T. Katrien J.Groenhof, Laurien R.Koers, Enja Blasse, Mark de Groot, Diederick E.Grobbee, Michiel L.Bots, Folkert W. Asselbergs, A. Titia Lely, Saskia Haitjema

Journal of Clinical Epidemiology 118 (2020) 100: e106

Abstract

Objectives Researchers are increasingly using routine clinical data for care evaluations and feedback to patients and clinicians. The quality of these evaluations depends on the quality and completeness of the input data.

Study Design and Setting We assessed the performance of an electronic health record (EHR)-based data mining algorithm, using the example of the smoking status in a cardiovascular population. As a reference standard, we used the questionnaire from the Utrecht Cardiovascular Cohort (UCC).

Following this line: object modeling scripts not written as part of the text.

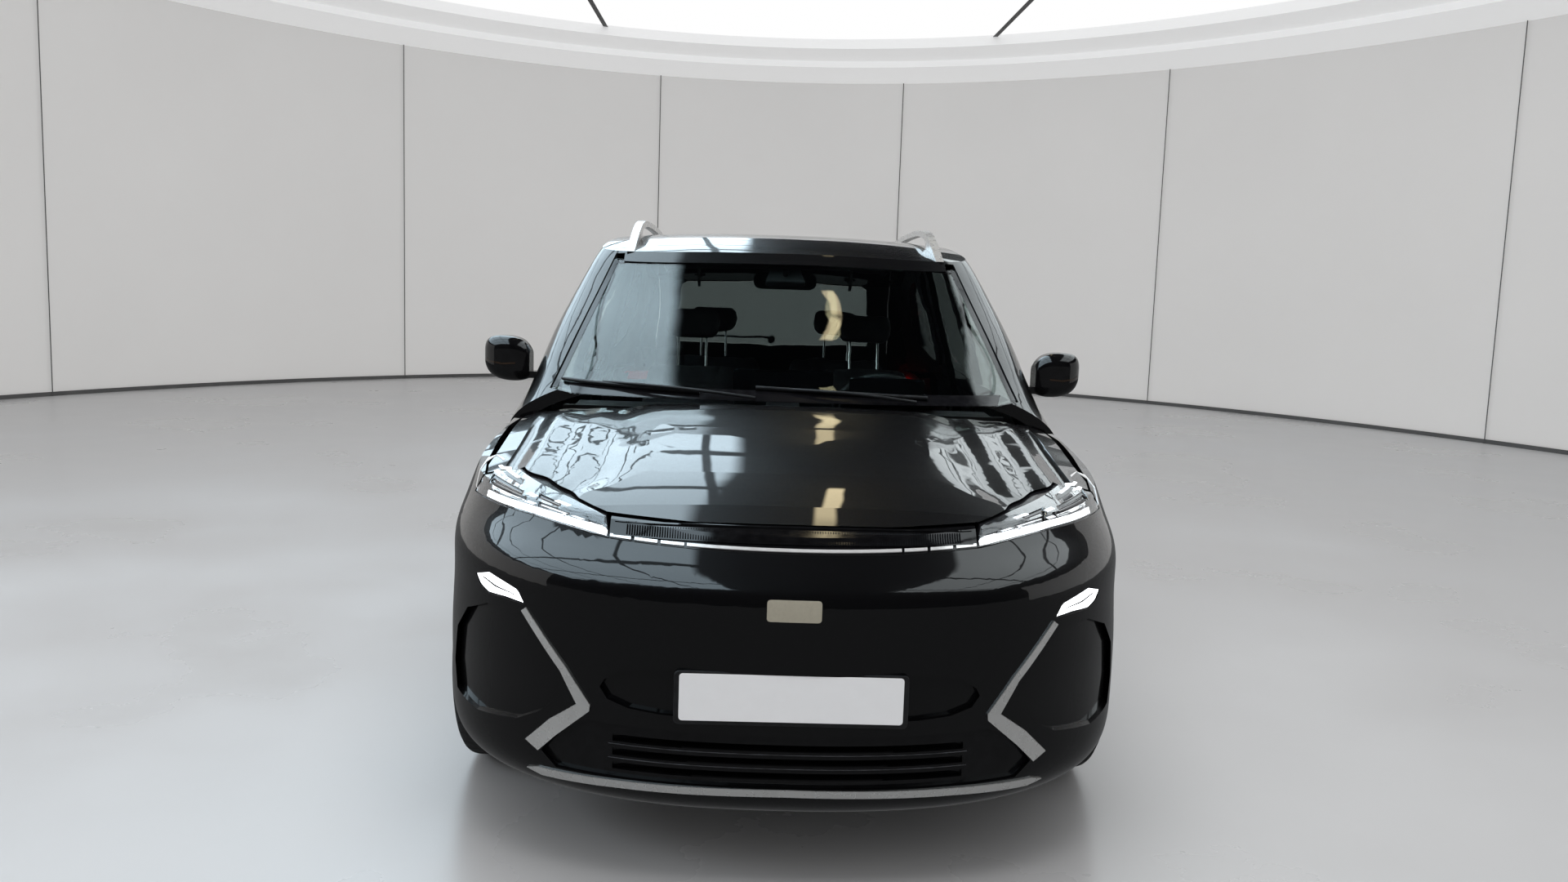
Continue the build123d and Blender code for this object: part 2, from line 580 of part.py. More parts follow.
band_zone = front_cut(mirrored([(0, 861), (240, 861), (446 - SEAM, 869), (446 - SEAM, 826), (237, 818),
                                (0, 816)]),
                      -2500, -2000)
band = built(belt_body(6, 6), (KEEP, band_zone), (CUT, lamp_back))
bars = built(BELT_STEP, (KEEP, front_cut(resized(mirrored(intake), -SEAM), -2500, -1900)),
             (CUT, lamp_back))
for z in (290, 325, 360):
    bars = built(bars, (CUT, built(block(-420, 420, -2400, -2260, z - 9, z + 9))))
grilles = built(band, (JOIN, bars))
save(grilles, "grilles")

rear_all = prism([(1600, 150), (2500, 150), (2500, 572 - SEAM), (1600, 572 - SEAM)], Plane.YZ, 1000,
                 both=True)
rear_bumper = built(BELT, (KEEP, rear_all), (CUT, BELT_SKIN), (CUT, arch_rear),
                    (CUT, mirror(arch_rear, about=Plane.YZ)),
                    (CUT, gate_room))
rear_bumper = built(rear_bumper, (CUT, block(-900, 900, 1500, 1680, 100, 700)))
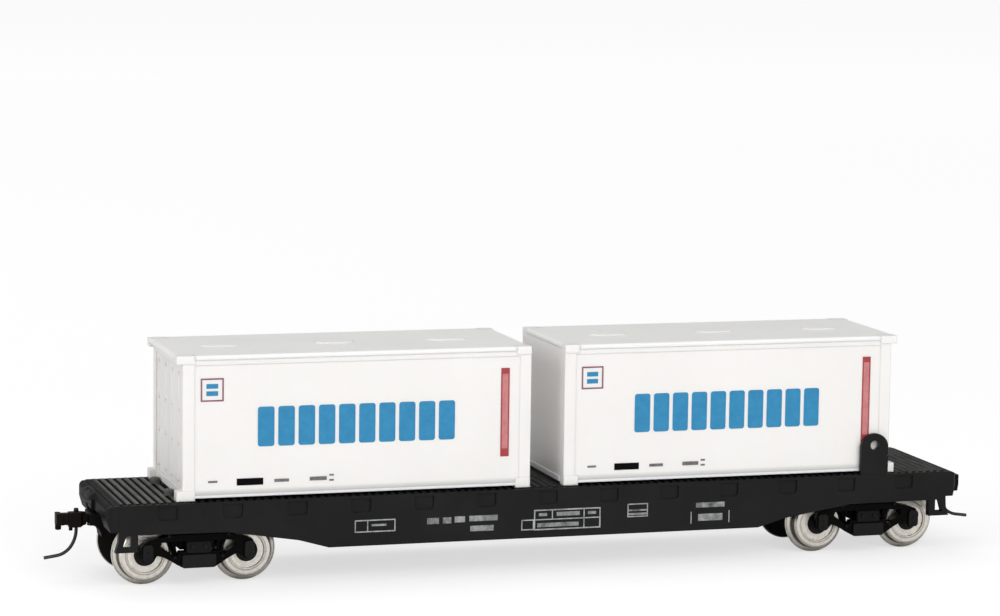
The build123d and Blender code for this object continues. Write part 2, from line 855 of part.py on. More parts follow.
def build():
    """Make every piece and write it."""
    os.makedirs("parts", exist_ok=True)
    save("deck", plank_deck())
    save("side_sill_near", side_sill(-1))
    save("side_sill_far", side_sill(1))
    save("underframe", underframe())
    save("cross_bearers", cross_bearers())
    save("weight_plate", weight_plate())
    for end, word in ((-1, "left"), (1, "right")):
        at_bogie = Pos(bogie_centre, 0, 0)
        side = "far" if end < 0 else "near"
        save(f"end_beam_{word}", turned(end_beam(), end))
        save(f"lug_{side}", turned(lashing_lug(), end))
        save(f"body_bolster_{word}", turned(at_bogie * body_bolster(), end))
        save(f"king_pin_{word}", turned(at_bogie * king_pin(), end))
        save(f"container_{word}_shell", turned(container_shell(), end))
        save(f"container_{word}_roof", turned(container_roof(), end))
        save(f"container_{word}_floor", turned(container_floor(), end))
        save(f"container_{word}_doors", turned(container_doors(), end))
        save(f"bogie_{word}_bolster", turned(at_bogie * bogie_bolster(), end))
        for way, name in ((-1, "near"), (1, "far")):
            save(f"bogie_{word}_sideframe_{name}", turned(at_bogie * sideframe(way * end), end))
        save(f"bogie_{word}_tongue", turned(at_bogie * coupler_box(), end))
        save(f"bogie_{word}_lid", turned(at_bogie * coupler_lid(), end))
        save(f"coupler_{word}_head", turned(at_bogie * coupler_head(), end))
        save(f"coupler_{word}_knuckle", turned(at_bogie * coupler_knuckle(), end))
        save(f"coupler_{word}_trip_pin", turned(at_bogie * trip_pin(), end))
        for place, way in (("inner", -1), ("outer", 1)):
            spot = Pos(bogie_centre + way * wheelbase / 2, 0, axle_z)
            save(f"wheels_{word}_{place}", turned(spot * wheel(1), end),
                 turned(spot * wheel(-1), end))
            save(f"axle_{word}_{place}", turned(spot * axle(), end))


build()
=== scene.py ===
import json
from math import cos, pi, radians, sin

import bmesh
import bpy
from mathutils import Matrix, Vector


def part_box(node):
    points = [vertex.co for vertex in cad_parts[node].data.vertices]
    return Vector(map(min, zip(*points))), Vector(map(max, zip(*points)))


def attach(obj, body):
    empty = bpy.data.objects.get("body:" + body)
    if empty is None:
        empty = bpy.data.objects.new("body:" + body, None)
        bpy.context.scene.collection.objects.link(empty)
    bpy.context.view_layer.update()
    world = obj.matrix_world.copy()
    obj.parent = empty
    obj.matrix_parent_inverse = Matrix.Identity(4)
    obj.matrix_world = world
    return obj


# Looks of the toy container flat car, in metres, in the model's own frame.
# X runs along the car, Y away from the near side and Z up. Half a turn about Z
# carries the near side's fittings and prints to the far side.

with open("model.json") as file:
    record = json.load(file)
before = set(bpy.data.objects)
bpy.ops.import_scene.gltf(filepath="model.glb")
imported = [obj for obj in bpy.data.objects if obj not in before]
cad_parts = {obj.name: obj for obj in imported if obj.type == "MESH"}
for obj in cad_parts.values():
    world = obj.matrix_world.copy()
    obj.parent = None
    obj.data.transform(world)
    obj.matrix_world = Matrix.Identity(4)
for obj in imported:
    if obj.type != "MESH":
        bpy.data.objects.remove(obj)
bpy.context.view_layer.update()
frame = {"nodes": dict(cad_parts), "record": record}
nodes = frame["nodes"]

MM = 0.001
HALF_TURN = Matrix.Rotation(pi, 4, "Z")
END_SIGNS = {"left": -1, "right": 1}
OTHER_END = {"left": "right", "right": "left"}
DECK_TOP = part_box("container_left_shell")[0].z

# Places on the car in mm: faces of the sideframes and their axlebox covers, of the sills and
# of the containers' long walls, all from the middle, and where each container begins
BOGIE_CENTRE = 69.6
AXLE_X, AXLE_Z = 9.95, 6.2
FRAME_FACE, COVER_FACE = 12.5, 13.0
SILL_FACE = -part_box("side_sill_near")[0].y / MM
WALL_FACE = -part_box("container_left_shell")[0].y / MM - 0.25
CONTAINER_X = {"left": -73.1, "right": 3.5}
INK = 0.03


# Camera, light and floor

def make_camera():
    """The camera, with the place, turn and focal length that fit the photograph."""
    place = Vector((-0.206407, -0.640694, 0.136677))
    yaw, pitch, roll = 0.303451, 0.127065, 0.013988
    focal_length_over_width = 3.394130
    forward = Vector((sin(yaw) * cos(pitch), cos(yaw) * cos(pitch), -sin(pitch)))
    level = Vector((cos(yaw), -sin(yaw), 0))
    upright = level.cross(forward)
    right = cos(roll) * level + sin(roll) * upright
    up = cos(roll) * upright - sin(roll) * level
    data = bpy.data.cameras.new("camera")
    data.lens = focal_length_over_width * data.sensor_width
    data.clip_start = 0.01
    data.clip_end = 50
    camera = bpy.data.objects.new("camera", data)
    turn = Matrix((right, up, -forward)).transposed().to_4x4()
    camera.matrix_world = Matrix.Translation(place) @ turn
    bpy.context.scene.collection.objects.link(camera)
    bpy.context.scene.camera = camera


def soft_lamp(name, place, target, width, level):
    """A square lamp that alone lights a facing white surface to the given level."""
    place, target = Vector(place), Vector(target)
    data = bpy.data.lights.new(name, "AREA")
    data.size = width
    data.energy = level * (pi * (target - place).length) ** 2
    lamp = bpy.data.objects.new(name, data)
    lamp.location = place
    lamp.rotation_euler = (target - place).to_track_quat("-Z", "Y").to_euler()
    bpy.context.scene.collection.objects.link(lamp)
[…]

To assess diagnostic accuracy, we calculated sensitivity, specificity, negative predictive value (NPV), and positive predictive value (PPV).

Results We analyzed 1,661 patients included in the UCC to January 18, 2019. Of those, 14% (n = 238) had missing information on smoking status in the UCC questionnaire. Data mining provided information on smoking status in 99% of the 1,661 participants. Diagnostic accuracy for current smoking was sensitivity 88%, specificity 92%, NPV 98%, and PPV 63%. From false positives, 85% reported they had quit smoking at the time of the UCC.

Conclusion Data mining showed great potential in retrieving information on smoking (a near complete yield). Its diagnostic performance is good for negative smoking statuses. The implications of misclassification with data mining are dependent on the application of the data.

 

What is new?

Key findings Data mining showed great potential in retrieving information on smoking from the electronic health record (EHR). Its diagnostic performance is good for negative smoking statuses.

What this adds this to what is known? Via data mining we can successfully extract information from both structured and unstructured fields in the EHR for scientific evaluations. Data quality evaluation, comparing the EHR information to a reference standard, should be part of the mining process.

What is the implication and what should change now? If EHR-based data mining algorithms are used to retrieve information for care or scientific purposes, the effect of time and clinical practice on the outcome, and the implications of misclassification need to be taken into account.